Being content with your calling and circumstances

Henry mentions something that I never considered as I read through this account – although shepherds are “detestable” to Egyptians, Joseph made no effort to hide what it was that his family did. He planned from the start to approach Pharaoh and to explain that they tend livestock, and that he would have them settle in Goshen as a way to separate them from most other Egyptians. Henry states that “whatever employment and condition God in his providence has allotted for us, let us suit ourselves to it, satisfy ourselves with it, and not mind high things. It is better to be the credit of a mean post, than the shame of a high one.” This reminded me of a story I heard a while back of how to make a difference in our jobs. The article said:

Take for example, U.S. Secretary of State Colin Powell. He was once asked if he could explain how a black kid, from New York City, with average grades, could become a four-star general. Powell simply smiled and said, “It’s a great country.” When he was asked about the first time that he experienced discrimination, Powell said that when he was 18 years old he worked a summer job in a factory as a floor sweeper. He noticed that only white employees were machine operators and all the floor sweepers were black. Instead of reacting angrily to this, he made the decision to be the best floor sweeper in the factory. The next year, when he returned to the same factory for a summer job, the manager promoted him to be the first black machine operator. It’s amazing how many doors of opportunity you can open for yourself with good performance and the right attitude.

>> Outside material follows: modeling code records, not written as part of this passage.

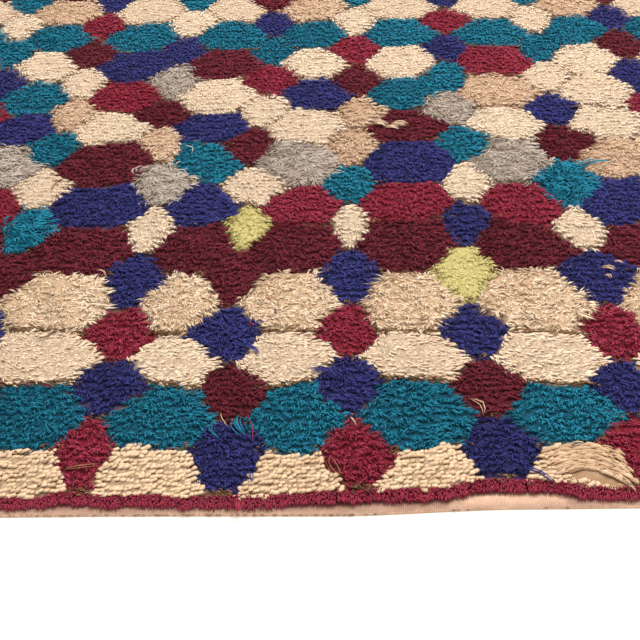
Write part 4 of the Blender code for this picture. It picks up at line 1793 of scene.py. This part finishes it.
@dataclass
class GroundCloth:
    """The woven ground, as one closed sheet: bare at both ends and raised under the pile.

    The grid is fine where the photograph looks, from fine_left to fine_right and up to fine_far.
    """

    lattice: Lattice
    fine_step: float = 9.6 * MM
    coarse_step: float = 18 * MM
    fine_left: float = -0.50
    fine_right: float = 0.54
    fine_far: float = -0.12
    bare_height: float = 3.0 * MM
    seam_height: float = 6.5 * MM
    pile_height: float = 8.8 * MM
    grain_height: float = 11.2 * MM
    pale_height: float = 11.8 * MM
    underside_inset: float = 1.5 * MM
    # How far inside its block the cloth comes to full colour, and to full height.
    seam_fade: float = 2.5 * MM
    swell_width: float = 9 * MM
    # Inwards from a border row's line: where the cloth rises to the pile, and where the strip of
    # crimson under the row starts and stops.
    pile_start: tuple[float, float] = (-5 * MM, 5 * MM)
    crimson_start: tuple[float, float] = (-8 * MM, -5 * MM)
    crimson_stop: tuple[float, float] = (6 * MM, 9 * MM)
    # The depths inside the parting and the bare place between which the cloth changes.
    parted_fade: tuple[float, float] = (-4 * MM, 2 * MM)
    worn_fade: tuple[float, float] = (-3 * MM, 3 * MM)
    parting_depth: float = 4 * MM
    bare_colour: str = "F4C6AA"
    worn_colour: str = "9C7A5A"
    # The weft's brown along the seams, darkened by painted shade between the blocks.
    seam_colour: str = "664834"
    # Painted shade: the share of a dye's light that the pressed pile keeps, in the blocks, in the plump
    # ivory and in the crimson under the border rows.
    dye_shade: float = 0.85
    plump_shade: float = 0.74
    crimson_shade: float = 0.4
    # The share of light that is left in its chinks.
    pale_chinks: float = 0.55
    deep_chinks: float = 0.3

    def lines(self, half: float, fine_from: float, fine_to: float) -> Array:
        """Grid lines from -half to half, closer together in one stretch, in an even number of steps.

        Args:
            half: half the cloth's size.
            fine_from: where the close stretch starts.
            fine_to: where it ends.

        Returns:
            The lines' places.
        """
        before = np.linspace(-half, fine_from, 1 + max(1, round((fine_from + half) / self.coarse_step)))
        within = np.linspace(fine_from, fine_to, 1 + round((fine_to - fine_from) / self.fine_step))
        after = np.linspace(fine_to, half, 1 + max(1, round((half - fine_to) / self.coarse_step)))
        places = np.concatenate([before[:-1], within, after[1:]])
        if len(places) % 2 == 0:
            places = np.insert(places, 1, (places[0] + places[1]) / 2)
        return places

    def paint(self, x: Array, y: Array) -> tuple[Array, Array]:
        """The cloth's height and colour.

        It is bare past the border rows, low and brown along the seams between the blocks, and swells to
        the block's own dye inside them. The seams' brown weft, the blocks' dyes and the crimson under the
        border rows are darkened by painted shade. The alpha is the share of light that is left in the
        pressed pile's chinks. The cloth sinks at the parting and at the bare place.

        Args:
            x: places across.
            y: places along.

        Returns:
            The heights, and a linear colour for each place.
        """
        found = self.lattice.look_up(x, y)
        # Painted shade: each block's dye is darkened by its share, and its chinks by the alpha.
        shades = [self.plump_shade if letter == "P" else self.dye_shade for letter in LETTERS]
        dyes = np.array([linear(DYES[letter].body, shade) for letter, shade in zip(LETTERS, shades)])
        dyes[:, 3] = [self.pale_chinks if letter in PALE else self.deep_chinks for letter in LETTERS]
        inside = smooth(found.depth, 0.0, self.seam_fade)[:, None]
        seam = np.array(linear(self.seam_colour))
        bare = np.array(linear(self.bare_colour))
        colour = seam * (1.0 - inside) + dyes[np.maximum(found.block, 0)] * inside
        to_end = self.lattice.border_line(x, 1, 0.0) - y
        to_start = y - self.lattice.border_line(x, -1, 0.0)
        from_crest = np.minimum(to_end, to_start)
        under_pile = smooth(from_crest, *self.pile_start)
        past_border = smooth(from_crest, *self.crimson_stop)
        in_border = smooth(from_crest, *self.crimson_start) * (1.0 - past_border)
        # The crimson under a border row, darkened by painted shade.
        crimson = np.array(linear(DYES["R"].body, self.crimson_shade))
        colour = bare * (1.0 - under_pile[:, None]) + colour * under_pile[:, None]
        colour = colour * (1.0 - in_border[:, None]) + crimson * in_border[:, None]
        full = np.array([self.pale_height if letter in PALE else self.pile_height for letter in LETTERS])
        full[np.array([letter in GRAIN_DYES for letter in LETTERS])] = self.grain_height
        swell = smooth(found.depth, 0.0, self.swell_width)
        lift = self.seam_height + (full[np.maximum(found.block, 0)] - self.seam_height) * swell
        height = self.bare_height + (lift - self.bare_height) * under_pile
        parted = smooth(PARTED.depth(x, y), *self.parted_fade)
        worn = smooth(BARE.depth(x, y), *self.worn_fade)
        # The parting takes the seams' colour: brown weft with painted shade.
        colour = colour * (1.0 - parted[:, None]) + seam * parted[:, None]
        colour = colour * (1.0 - worn[:, None]) + np.array(linear(self.worn_colour)) * worn[:, None]
        return height - self.parting_depth * np.maximum(parted, 0.5 * worn), colour

    def build(self) -> bpy.types.Object:
        """Build the sheet: an upper grid, a flat underside of half as many lines, and a wall between.

        Returns:
            The piece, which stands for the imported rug.
        """
        lattice = self.lattice
        line_x = self.lines(lattice.half_width, self.fine_left, self.fine_right)
        line_y = self.lines(lattice.half_length, -lattice.half_length + self.coarse_step, self.fine_far)
        grid_x, grid_y = np.meshgrid(line_x, line_y, indexing="ij")
        ends = np.where(grid_y < 0, -lattice.end_line(grid_x, -1), lattice.end_line(grid_x, 1))
        grid_y = grid_y * ends / lattice.half_length
        height, colour = self.paint(grid_x.ravel(), grid_y.ravel())
        top = np.stack([grid_x.ravel(), grid_y.ravel(), height], axis=1)
        inset = 1.0 - self.underside_inset / lattice.half_width
        low_x, low_y = grid_x[::2, ::2] * inset, grid_y[::2, ::2]
        under = np.stack([low_x.ravel(), low_y.ravel(), np.zeros(low_x.size)], axis=1)
        across, along = grid_x.shape
        upper = np.arange(across * along).reshape(across, along)
        lower = across * along + np.arange(low_x.size).reshape(low_x.shape)
        upper_corners = (upper[:-1, :-1], upper[1:, :-1], upper[1:, 1:], upper[:-1, 1:])
        lower_corners = (lower[:-1, :-1], lower[:-1, 1:], lower[1:, 1:], lower[1:, :-1])
        faces = [np.stack(corners, axis=2).reshape(-1, 4) for corners in (upper_corners, lower_corners)]
        rims = (
            (upper[:, 0], lower[:, 0]),
            (upper[-1, :], lower[-1, :]),
            (upper[::-1, -1], lower[::-1, -1]),
            (upper[0, ::-1], lower[0, ::-1]),
        )
        for high, low in rims:
            first, middle, last = high[:-2:2], high[1::2], high[2::2]
            here, after = low[:-1], low[1:]
            faces.append(np.stack([first, here, middle], axis=1))
            faces.append(np.stack([middle, here, after], axis=1))
            faces.append(np.stack([middle, after, last], axis=1))
        under_colour = colour.reshape(across, along, 4)[::2, ::2].reshape(-1, 4)
        dye = np.concatenate([colour, under_colour])
        made = new_piece("ground_cloth", np.concatenate([top, under]), faces, {"dye": dye})
        made.data.materials.append(GroundWeave().material())
        made.data.materials.append(PressedPile().material())
        middle_x = (grid_x[:-1, :-1] + grid_x[1:, 1:]) / 2
        middle_y = (grid_y[:-1, :-1] + grid_y[1:, 1:]) / 2
        start, stop = lattice.border_line(middle_x, -1, 0.0), lattice.border_line(middle_x, 1, 0.0)
        finish = np.zeros(len(made.data.polygons), dtype=np.int32)
        finish[:middle_x.size] = ((middle_y > start) & (middle_y < stop)).ravel()
        made.data.polygons.foreach_set("material_index", finish)
        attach(made, BODY)
        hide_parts(NODE)
        return made


# The studio.


@dataclass(frozen=True)
class Studio:
    """The plain floor and the soft light."""

    floor_half: float = 9.0
    key_energy: float = 190.0
    key_size: float = 3.2
    key_place: tuple[float, float, float] = (0.8, 1.0, 3.6)
    key_aim: tuple[float, float, float] = (0.0, -0.5, 0.0)
    world_strength: float = 0.85
    world_colour: str = "FFFDF8"

    def floor(self) -> bpy.types.Object:
        """Lay the floor: one square just under the rug.

        Returns:
            The floor.
        """
        half = self.floor_half
        corners = [(-half, -half, 0.0), (half, -half, 0.0), (half, half, 0.0), (-half, half, 0.0)]
        made = new_piece("floor", np.array(corners), [np.array([[0, 1, 2, 3]])], {})
        made.data.materials.append(PaintedFloor().material())
        return made

    def lights(self) -> None:
        """Hang one large soft light behind and over the rug, and fill the rest from the surroundings."""
        data = bpy.data.lights.new("key_light", "AREA")
        data.shape = "DISK"
        data.size = self.key_size
        data.energy = self.key_energy
        lamp = bpy.data.objects.new("key_light", data)
        lamp.location = self.key_place
        aim = np.array(self.key_aim) - np.array(self.key_place)
        turn = math.atan2(-aim[0], aim[1])
        tip = math.atan2(math.hypot(aim[0], aim[1]), -aim[2])
        lamp.rotation_euler = (tip, 0.0, turn)
        bpy.context.scene.collection.objects.link(lamp)
        world = bpy.data.worlds.new("studio")
        world.use_nodes = True
        bpy.context.scene.view_settings.view_transform = "Standard"
        background = world.node_tree.nodes["Background"]
        background.inputs["Color"].default_value = linear(self.world_colour)
        background.inputs["Strength"].default_value = self.world_strength
        bpy.context.scene.world = world


@dataclass(frozen=True)
class PhotoCamera:
    """The camera, where the photographer's stood: near the rug's end, looking down by 35 degrees."""

    place: tuple[float, float, float] = (0.0885, -2.182, 1.037)
    turn: tuple[float, float, float] = (55.005, 1.548, 1.246)
    lens: float = 78.75
    sensor_width: float = 36.0

    def build(self) -> None:
        """Make the camera and look through it."""
        data = bpy.data.cameras.new("photo_camera")
        data.lens = self.lens
        data.sensor_width = self.sensor_width
        camera = bpy.data.objects.new("photo_camera", data)
        camera.location = self.place
        camera.rotation_euler = tuple(math.radians(angle) for angle in self.turn)
        bpy.context.scene.collection.objects.link(camera)
        bpy.context.scene.camera = camera


def main() -> None:
    """Build the rug's pieces in order, and report each."""
    logging.basicConfig(level=logging.INFO, format="%(name)s: %(message)s")
    PhotoCamera().build()
    lattice = Lattice()
    ground = GroundCloth(lattice).build()
    pile = PileBuilder(lattice).build()
    crimson = bpy.data.materials[DYES["R"].name]
    borders = [BorderRow(lattice).build(end, crimson) for end in (-1, 1)]
    strays = [BrownWeft(lattice).build(), CombedCorner().build(), *LooseEnds().build()]
    pieces = pile + borders + strays
    studio = Studio()
    studio.floor()
    studio.lights()
    total = 0
    for piece in [ground] + pieces:
        count = triangles_of(piece)
        total += count
        log.info("%s: %d triangles", piece.name, count)
    log.info("all pieces: %d triangles", total)


if __name__ == "__main__":
    main()
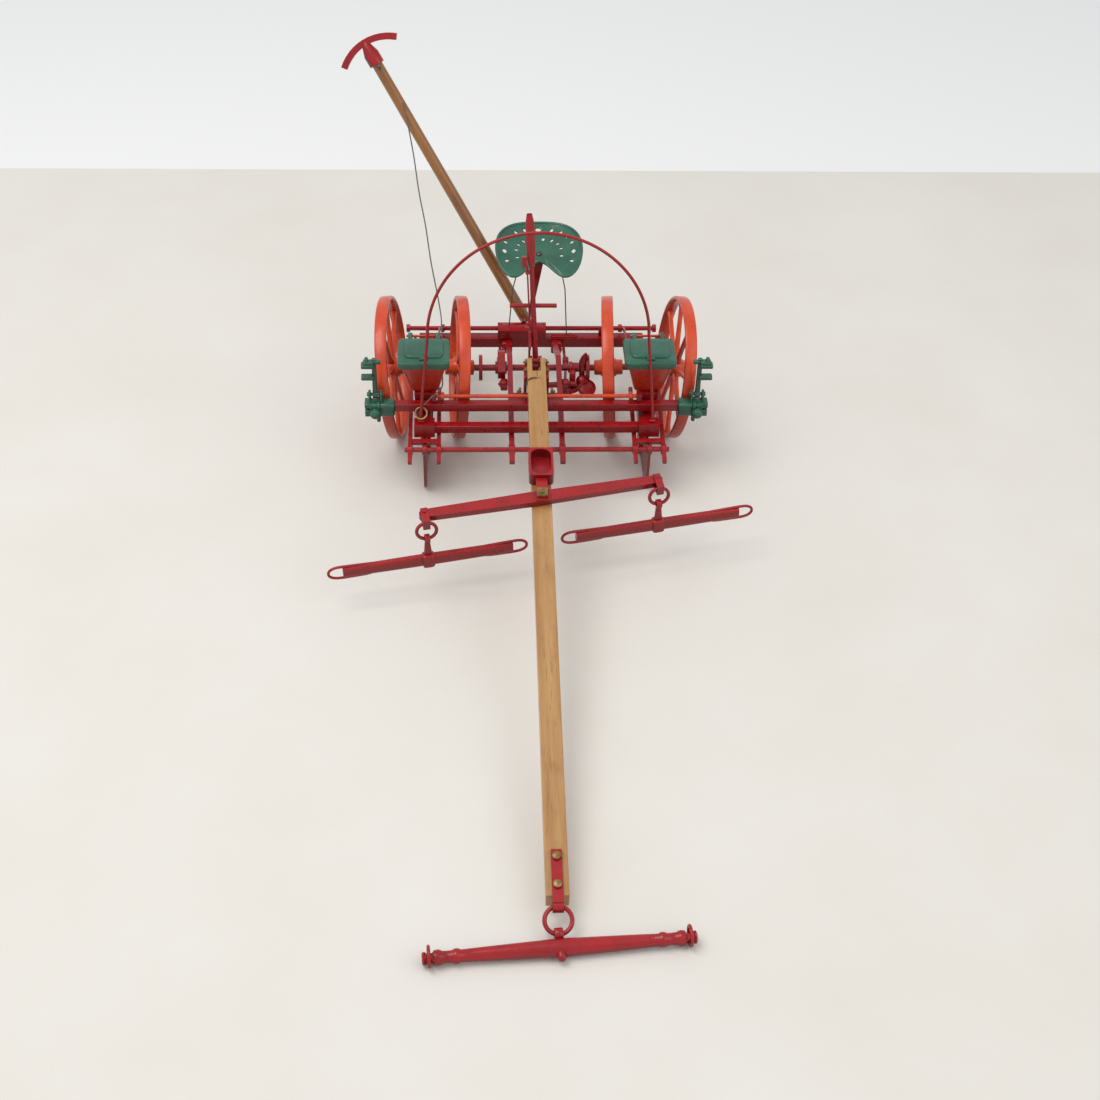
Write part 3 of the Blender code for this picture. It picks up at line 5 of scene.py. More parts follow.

This life is just a pilgrimage

When Jacob is brought before Pharaoh, Pharaoh asks him his age. Jacob answers him by saying “the years of my pilgrimage are a hundred and thirty. My years have been few and difficult, and they do not equal the years of the pilgrimage of my fathers.” (Genesis 47:9). This sounds very much like a complaint that he has not lived as long as his forefathers, and that his life has been one difficulty after another. I’m almost certain that it is such a complaint, but Jacob also includes a very interesting word in his response – that his life has been nothing more than a pilgrimage. A pilgrimage, of course, is a journey through a foreign land in order to get to special place. We are told in Hebrews 11:13-16 that those who had great faith in the stories of the Old Testament “admitted that they were aliens and strangers on earth. People who say such things show that they are looking for a country of their own. If they had been thinking of the country they had left, they would have had opportunity to return. Instead, they were longing for a better country—a heavenly one. Therefore God is not ashamed to be called their God, for he has prepared a city for them.” We should remember that this earth is nothing more than a foreign land for us, and that Jesus is preparing a place for us in heaven.

God is always in control

Sometimes I like to think that if I work hard enough and want something bad enough, I can get it. We are told from when we are young that, if we work hard, there is nothing we cannot do. But I am starting to think this is completely false. In the latter part of Genesis 47, it tells of how the people of Egypt relied on Joseph and the food he had stored up during the years of plenty to survive. At first they gave their money to buy food from him, but later they had to sell their livestock, their land, and even their own bodies into slavery just to buy food to survive. Why did they have to do this? Because there was a famine! No food was growing in the ground, probably because there was no rain. For 7 years!  Who has control over the rain? God!  These people probably believed just a few years before that they were in great shape – they had money, livestock, land, and freedom. But in less than 7 years they lost it all, just so that they could survive.  This tells me that we should remember that no matter what we think we have, it is God who is really in control.